Мариэтта! Это очень хорошо, что Вам так понравился Шостакович. Это - мудрый человек. И, конечно, очень чистый. Мне кажется, что он великий музыкант. И это казалось мне всегда и даже 15 лет назад... 4 января 41-го года».
Мысленно я перечитывал эти строки перед бронзовым Шостаковичем: будто связанные за спиной руки, или привязанные к столу, как у Святого Себастьяна Антонелло да Месси из художественных собраний Дрездена; Никакой болезненности в лице, одно лишь «чувство боли» в распрямленной сосредоточенности тела пронизанного ощутимо переживаемым состоянием «движения истории» в нем самом и вокруг; распахнутое пальто как фрак на верху бабочка как знак артистической молодости и пожизненной «прикрепленности» к миру искусства; очки из реальной жизни героя, но здесь будто «обрамляющие» взгляд и устремляющие его в неоглядную реальность.

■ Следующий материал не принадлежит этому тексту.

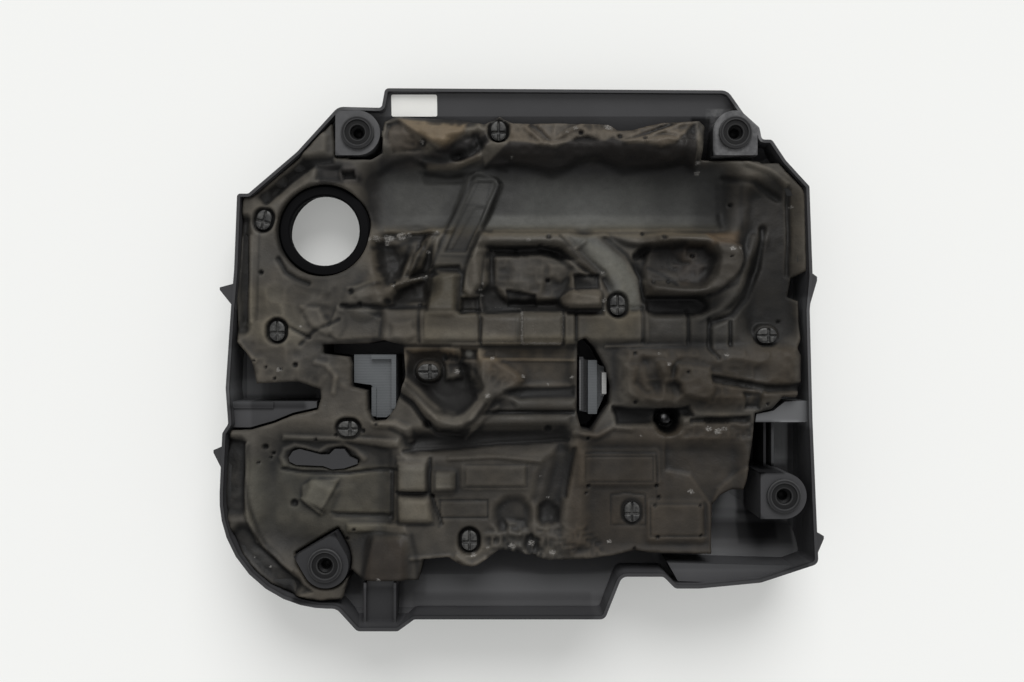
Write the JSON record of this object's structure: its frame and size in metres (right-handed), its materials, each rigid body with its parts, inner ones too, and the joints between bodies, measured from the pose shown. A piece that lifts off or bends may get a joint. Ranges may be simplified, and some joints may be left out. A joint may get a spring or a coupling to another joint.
{
  "type": "engine cover",
  "caption": "Moulded engine cover seen from its underside, with a foam pad, ball-stud grommets, push clips and an oil filler opening.",
  "frame": {"origin": "centre of the bounding box at the flat outer face on which the cover rests", "axes": "+Z away from the outer face, out of the open underside; +Y towards the rear edge; +X to the right of the underside view"},
  "size_m": [0.532, 0.477, 0.086],
  "materials": {
    "shell_plastic": "moulded black polyamide, satin, scuffed",
    "foam": "moulded polyurethane foam with a dark brown skin, stained",
    "insert_plastic": "grey moulded plastic with fine lines",
    "grommet_rubber": "black rubber, slightly glossy",
    "clip_plastic": "black plastic, dusty",
    "label_paper": "off-white film, bare"
  },
  "bodies": {
    "root": {"shell": "shell_plastic", "foam_pad": "foam", "stepped_insert": "insert_plastic", "slot_insert": "insert_plastic", "grommet_rear_left": "grommet_rubber", "grommet_rear_right": "grommet_rubber", "grommet_front_right": "grommet_rubber", "grommet_front_left": "grommet_rubber", "foam_clip_1": "clip_plastic", "foam_clip_2": "clip_plastic", "foam_clip_3": "clip_plastic", "foam_clip_4": "clip_plastic", "foam_clip_5": "clip_plastic", "foam_clip_6": "clip_plastic", "foam_clip_7": "clip_plastic", "foam_clip_8": "clip_plastic", "foam_clip_9": "clip_plastic", "part_label": "label_paper"}
  },
  "joints": []
}
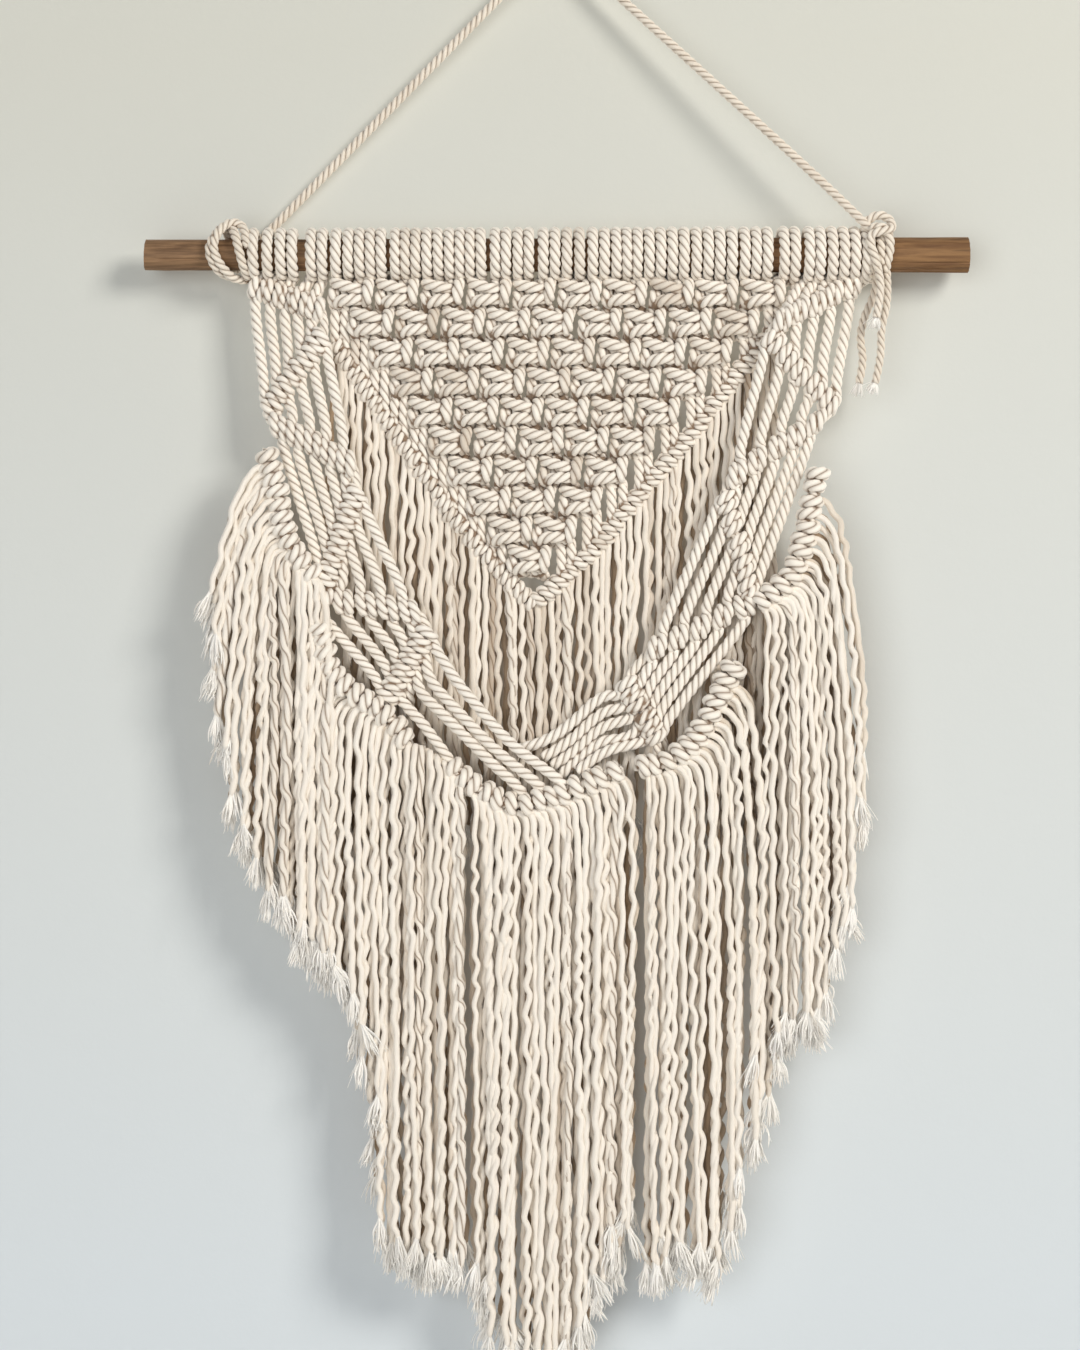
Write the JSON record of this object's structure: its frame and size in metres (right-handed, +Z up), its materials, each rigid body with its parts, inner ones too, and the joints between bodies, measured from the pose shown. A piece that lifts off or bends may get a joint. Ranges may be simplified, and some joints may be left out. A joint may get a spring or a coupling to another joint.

Вспомнилась одна беседа одна с Евгением Александровичем Мравинским. Зашла речь о Шостаковича.
– «Он был распят на музыке», - произнес вдруг Мравинский которому Дмитрий Дмитриевич посвятил свой шедевр – восьмую симфонию.
«Дмитрий Шостакович» Зураба Церетели заключает в себе два живо переживаемых состояния: «уход» и «новое присутствие». Живой и памятный образ Дмитрия Дмитриевича Шостаковича обрел выразительный убеждающий облик и стал знаком правдивой жизни в искусстве художника из незабываемого.
Андрей Золотов. Профессор, заслуженный деятель искусств России. 2006.